The same sort of problem is seen in virtually every other area of data storage and management, and both these examples point to the need for standardization in the department.

Getting these machines to speak to each other should not be difficult. For example, for years the Defense Department has required contractors and defense agencies to use the electronic data interchange to exchange information to pay bills. The contractors and agencies don't have the same systems or needs, yet they can exchange information and work together.

Financial reform will also give defense leaders better management tools. "Defense leaders should have better information available to them," Jonas said. "A corporation president wants to know, 'How is my company operating? How efficient are we?'

"They have a built-in measurement -- the profit factor. But shouldn't we want to be able to measure how efficient we are with the people's money?"

Developing the measurements that are most helpful to defense leaders is another hurdle. "You can measure anything," Jonas said. "But just because you can measure something doesn't necessarily mean that is helpful." Nor does it mean that officials can use those measurements to fairly evaluate one program or project against another.
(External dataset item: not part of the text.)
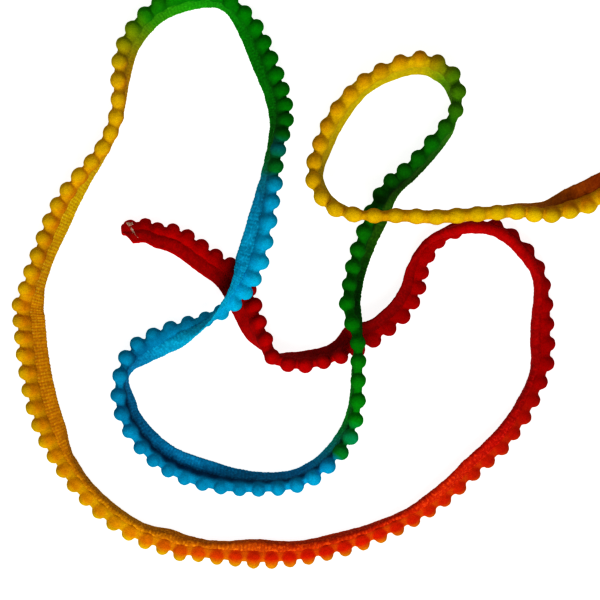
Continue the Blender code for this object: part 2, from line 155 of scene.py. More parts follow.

There is also a cost to gathering information and that must be factored in to any equation of financial reform.

"The key is finding the right metrics to measure," Jonas said. Some of the questions that need to be asked, she said were, "What is important to defense managers and leaders?" "What does the secretary of defense need to make an informed choice?" Once the choice is made, how do you evaluate the progress being made both within the project or program and when compared with other programs?

The final price tag for the changes is not in, Jonas said. "Agency leaders must realize this is important and they will get benefits from (these changes)," she said. "This really is the only way to go. It's a message to the department: 'Think about what you're spending money on.' It's not just money that can be spread around, somebody earned that money."